FBI James Comey
FBI Director James Comey is sworn in before testifying to the Senate Judicary Committee in the Dirksen Senate Office Building on Capitol Hill on 9 December 2015 in Washington DC. Getty

The Federal Bureau of Investigation (FBI) Director James Comey has said that Syed Rizwan Farook and Tashfeen Malik were planning the San Bernardino shootings before they had even met. According to Comey the alleged killers were already radacalised before they had any contact with one another and Farook may have visited Saudi Arabia and Pakistian to find an accomplice to commit the crime with.

The pair are the only suspects in the California shootings, which have become the deadliest acts of terrorism on US soil since 9/11. The pair were killed in a shootout with police just hours after the attacks on 2 December. The FBI has been investigating their links to foreign terrorist organisations such as al-Nusra and the Islamic state (Isis).

The FBI believe that the couple began communicating online between the US, where Farook lived, and Saudi Arabia and Pakistan where Malik was studying. This was before the rise of IS (Daesh), but Malik was said to have praised the terror organisation in a Facebook post.

The attacks, which killed 14 and injured 21 people, were claimed by IS and Malik's father has said that his son had a "shared ideology" with the group's leader, Abu Bakr al-Baghdadi. Comey told the Senate Judiciary Committee that they were radicalised before they had met.

"These two killers were radicalised for quite a long time," Comey told the Senate Judiciary Committee on 9 December according to the LA Times. "Our investigation to date shows that they were radicalised before they started courting or dating each other online, and as early as the end of 2013, were talking to each other about jihad and martyrdom before they became engaged and married and were living in the US.

Syed Farook
Syed Rizwan Farook (left) and his wife Tashfeen Malik (right) murdered 14 people in San Bernardino, California Getty / Reuters

"We believe they were inspired by foreign organisations. We are working very hard to see if anyone else was involved in assisting, equipping or helping them. And did they have other plans?
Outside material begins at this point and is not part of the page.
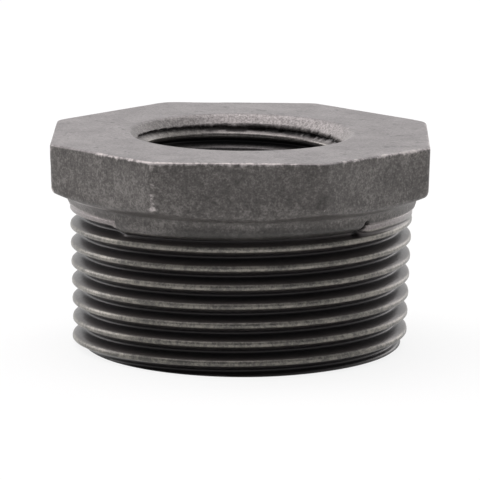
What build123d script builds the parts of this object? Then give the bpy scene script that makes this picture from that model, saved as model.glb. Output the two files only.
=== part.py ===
from build123d import *
from math import atan, ceil, cos, degrees, radians, tan
import os

# Reducing bushing in black malleable iron: one casting, threaded outside and in.
# The taper thread screws into a 1-1/4 inch pipe socket and the bore takes a 3/4 inch pipe.
# Millimetres. The origin is the centre of the small end, and +Z runs up to the wrench head.

# Heights along the axis, from the small end up
thread_length = 17.0
collar_height = 1.97  # end of the thread to where the coned underside of the head begins
head_corner_height = 6.0  # that underside up to the top face, at a corner of the head

# Wrench head, a cast octagon whose sides narrow downwards
head_sides = 8
head_across_flats = 46.0
# How far (x, y) each cast corner lies from that of an even octagon, round from the front left
corner_shifts = (
    (-1.07, 0.1), (0.57, 0.15), (-0.21, -1.07), (0.02, -0.43),
    (-0.23, -0.1), (-0.27, -0.35), (0.14, -1.88), (-0.02, -1.07),
)
head_draft = 1.5  # degrees
head_underside_slope = 22.5  # degrees below level, a cone that the flats run out into
head_corner_radius = 1.0
head_top_edge_bevel = 0.3
head_bottom_edge_bevel = 0.4

# Collar under the head
collar_step = 0.36  # how far it stands out beyond the crests of the thread
collar_undercut = 0.7  # height of the cone that leads in from the collar to the crests
collar_flare = 0.7

# Male taper thread for 1-1/4 inch pipe: 11 threads to the inch, 55 degree form, taper 1 in 16
male_pitch = 25.4 / 11
male_gauge_diameter = 41.910
male_gauge_length = 12.7  # from the small end to where the gauge diameter is measured
diameter_taper = 1 / 16
thread_half_angle = 27.5  # degrees
thread_depth_per_pitch = 0.6403
root_flat_per_pitch = 0.1667
cutter_overrun = 0.25  # how far the thread cutter stands outside the crests
groove_run_out = 0.33  # rise of the last groove past the thread's length, carried round to +X
groove_stop_angle = 46.0  # degrees short of +X, where the last groove stops
small_end_chamfer = 0.9

# Bore for the 3/4 inch female thread, at that thread's minor diameter
bore_diameter = 24.117
mouth_width = 1.59  # of the countersink all round the bore
mouth_angle = 80.0  # degrees, included
mouth_rim_bevel = 0.3
bore_lead_in = 1.0

# Sizes that follow from the ones above
radius_slope = diameter_taper / 2
cone_angle = atan(radius_slope)
groove_depth = thread_depth_per_pitch * male_pitch
root_flat = root_flat_per_pitch * male_pitch
groove_mouth = root_flat + 2 * (groove_depth + cutter_overrun) * tan(radians(thread_half_angle))
top_groove = thread_length + groove_run_out
groove_end = top_groove - male_pitch * groove_stop_angle / 360
turns_below = ceil((top_groove + groove_mouth / 2) / male_pitch)
groove_start = top_groove - turns_below * male_pitch
bore_radius = bore_diameter / 2
mouth_radius = bore_radius + mouth_width


def crest_radius(height):
    """Radius of the cone that the thread's crests lie on."""
    return male_gauge_diameter / 2 + (height - male_gauge_length) * radius_slope


collar_radius = crest_radius(thread_length) + collar_step
collar_top = thread_length + collar_height
corner_reach = head_across_flats / 2 / cos(radians(180 / head_sides))
even_corners = [
    Vector(corner_reach, 0).rotate(Axis.Z, 360 / head_sides * (corner + 0.5) - 135)
    for corner in range(head_sides)
]
head_corners = [even + Vector(*shift) for even, shift in zip(even_corners, corner_shifts)]
underside_reach = corner_reach + head_corner_radius


def underside_height(radius):
    """Height of the head's coned underside at a distance from the axis."""
    return collar_top + (radius - collar_radius) * tan(radians(head_underside_slope))


overall_height = underside_height(corner_reach) + head_corner_height

with BuildPart() as bushing:
    # Turned outline: threaded cone, collar, coned underside of the head
    with BuildSketch(Plane.XZ) as turned_outline:
        flare = (collar_radius, collar_top)
        with BuildLine():
            Polyline(
                (0, overall_height),
                (0, 0),
                (crest_radius(0) - small_end_chamfer, 0),
                (crest_radius(small_end_chamfer), small_end_chamfer),
                (crest_radius(thread_length), thread_length),
                (collar_radius, thread_length + collar_undercut),
                flare,
                (underside_reach, underside_height(underside_reach)),
                (underside_reach, overall_height),
                close=True,
            )
        make_face()
        flare_corner = turned_outline.vertices().sort_by_distance(flare)[0]
        chamfer(flare_corner, collar_flare)
    revolve(axis=Axis.Z)

    # The octagon is drawn at the top face, and its sides run down with draft
    with BuildSketch(Plane.XY.offset(overall_height)) as octagon:
        Polygon(*head_corners, align=None)
        fillet(octagon.vertices(), head_corner_radius)
    extrude(amount=-overall_height, taper=head_draft, mode=Mode.INTERSECT)

    # Cast edges of the head
    chamfer(bushing.faces().sort_by(Axis.Z)[-1].edges(), head_top_edge_bevel)
    cones = bushing.faces().filter_by(GeomType.CONE)
    underside = cones.filter_by_position(Axis.Z, collar_top, underside_height(corner_reach))[0]
    underside_rim = underside.edges().filter_by(GeomType.CIRCLE, reverse=True)
    chamfer(underside_rim, head_bottom_edge_bevel)

    # Bore, countersunk at the mouth and with a short lead-in at the small end
    with Locations((0, 0, overall_height)):
        CounterSinkHole(bore_radius, mouth_radius, counter_sink_angle=mouth_angle)
    mouth_rim = bushing.faces().sort_by(Axis.Z)[-1].inner_wires()[0]
    chamfer(mouth_rim.edges(), mouth_rim_bevel)
    bore_end = bushing.faces().sort_by(Axis.Z)[0].inner_wires()[0]
    chamfer(bore_end.edges(), bore_lead_in)

    # Taper thread: the groove is cut turn by turn, from below the small end to under the collar
    for turn in range(turns_below + 1):
        turn_start = groove_start + turn * male_pitch
        with BuildLine() as groove:
            Helix(
                pitch=male_pitch / cos(cone_angle),
                height=min(male_pitch, groove_end - turn_start),
                radius=crest_radius(turn_start),
                center=(0, 0, turn_start),
                cone_angle=degrees(cone_angle),
            )
        with BuildSketch(Plane(groove.line @ 0, x_dir=(1, 0, 0), z_dir=groove.line % 0)):
            Polygon(
                (-groove_depth, -root_flat / 2),
                (cutter_overrun, -groove_mouth / 2),
                (cutter_overrun, groove_mouth / 2),
                (-groove_depth, root_flat / 2),
                align=None,
            )
        sweep(path=groove.line, is_frenet=True, mode=Mode.SUBTRACT)

bushing.part.label = "bushing"

os.makedirs("parts", exist_ok=True)
export_step(bushing.part, "parts/bushing.step")
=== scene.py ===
import bmesh
import bpy
import numpy as np
from mathutils import Euler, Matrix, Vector


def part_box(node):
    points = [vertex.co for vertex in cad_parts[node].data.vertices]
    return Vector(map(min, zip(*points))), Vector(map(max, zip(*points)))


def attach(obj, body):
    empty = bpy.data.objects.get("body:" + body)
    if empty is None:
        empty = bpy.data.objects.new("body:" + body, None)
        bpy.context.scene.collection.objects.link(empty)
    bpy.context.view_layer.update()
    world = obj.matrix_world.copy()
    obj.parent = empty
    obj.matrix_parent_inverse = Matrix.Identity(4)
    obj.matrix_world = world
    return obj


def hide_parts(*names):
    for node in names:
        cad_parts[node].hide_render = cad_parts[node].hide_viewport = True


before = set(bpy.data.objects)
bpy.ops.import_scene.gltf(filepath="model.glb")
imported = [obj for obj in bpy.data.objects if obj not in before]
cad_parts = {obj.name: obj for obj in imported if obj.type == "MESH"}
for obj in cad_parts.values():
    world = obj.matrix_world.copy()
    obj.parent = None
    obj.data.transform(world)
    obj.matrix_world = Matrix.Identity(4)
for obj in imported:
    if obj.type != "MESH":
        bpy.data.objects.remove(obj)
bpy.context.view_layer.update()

# ---------------------------------------------------------------------------------------
# Bushing: one casting of malleable iron, left with its black scale. A die head has cut the
# taper thread outside and a tap has cut the thread in the bore, so those are bare metal.
# ---------------------------------------------------------------------------------------
mm = 0.001  # lengths here are in millimetres, and the mesh is in metres
highest_corner = np.array(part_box("bushing")[1]) / mm
half_across_flats = highest_corner[0]
total_height = highest_corner[2]

# The mesh is one closed skin. Its columns go round the axis, and its rows go up the outside,
# across the top face, down the bore and back under the small end.
column_count = 372
corner_angles = np.radians(22.5 + 45 * np.arange(8))
chaser_angles = np.radians([-46.0, 44.0, 134.0, 225.0])  # where each of the die's chasers let go


def turned_to(angle, centre):
    """Signed angle from centre to angle, wrapped into -pi to pi."""
    return (angle - centre + np.pi) % (2 * np.pi) - np.pi


def column_angles(count):
    """One turn cut into steps that are short near the head's corners and the die's marks.

    The density of columns is 1 plus a bell curve at each such angle, and the angles are
    where the running total of that density passes equal shares of its whole.
    """
    turn = np.linspace(0, 2 * np.pi, 7201)
    density = np.ones_like(turn)
    crowding = 3.0
    for angles, spread in ((corner_angles, np.radians(1.6)), (chaser_angles, np.radians(2.5))):
        for angle in angles:
            density += crowding * np.exp(-((turned_to(turn, angle) / spread) ** 2))
    total = np.concatenate([[0], np.cumsum((density[1:] + density[:-1]) / 2)])
    return np.interp(np.linspace(0, total[-1], count + 1), total, turn)


def smallest(softness, *reaches):
    """Soft minimum: -s log(sum exp(-r / s)), which rounds the edge where two surfaces meet."""
    least = np.minimum.reduce(reaches)
    total = sum(np.exp((least - reach) / softness) for reach in reaches)
    return least - softness * np.log(total)


def ease(value, start, end):
    """Smooth step from 0 at start to 1 at end."""
    share = np.clip((value - start) / (end - start), 0, 1)
    return share * share * (3 - 2 * share)


def waves(x, y, z, length, seed):
    """Smooth random field: a sum of plane sine waves of about one length, values about -1 to 1."""
    draw = np.random.default_rng(seed)
    field = np.zeros_like(x)
    for _ in range(14):
        direction = draw.normal(size=3)
        direction *= 2 * np.pi / length * draw.uniform(0.7, 1.3) / np.linalg.norm(direction)
        phase = draw.uniform(0, 7)
        field += np.sin(x * direction[0] + y * direction[1] + z * direction[2] + phase)
    return field / 3.2


theta = column_angles(column_count)

# Threads: 55 degree form, 1-1/4 inch taper outside and 3/4 inch parallel inside
flank_slope = 1 / np.tan(np.radians(27.5))
male_pitch = 25.4 / 11
male_depth = 0.6403 * male_pitch
male_root_half = 0.05 * male_pitch
male_gauge_radius = 20.955
male_gauge_length = 12.7  # from the small end to where the gauge radius is measured
last_groove_front = 16.77  # height of the uppermost groove where it crosses -Y
first_narrowing = last_groove_front - male_pitch * 47 / 360  # by the left chaser's mark
second_narrowing = last_groove_front + male_pitch * 44 / 360  # by the front chaser's mark
female_pitch = 25.4 / 14
female_minor = 12.06
female_major = 13.2205
female_root_half = 0.0833 * female_pitch
female_groove_back = 24.87  # height of the first groove where it crosses +Y
mouth_depth = 1.9
mouth_slope = np.tan(np.radians(40))
bore_lead_in = 1.0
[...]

"It was claimed by the killers, at or about the time of the killings, that they were doing this for ISIL (IS)," Comey added. "And ISIL has embraced them. So ISIL's inspiration may well have been part of this." In the days after the killings the Daesh did claim responsibility for the attacks via their online radio service al-Banyan

The LA Times added that Malik may have moved to the US on a fiancee visa only last year after her marriage to Farook in Pakistan, giving a false address on the document. The false address may have been an attempt to hide her family's connections to militant Islamic groups in the Punjab area, it has been alleged.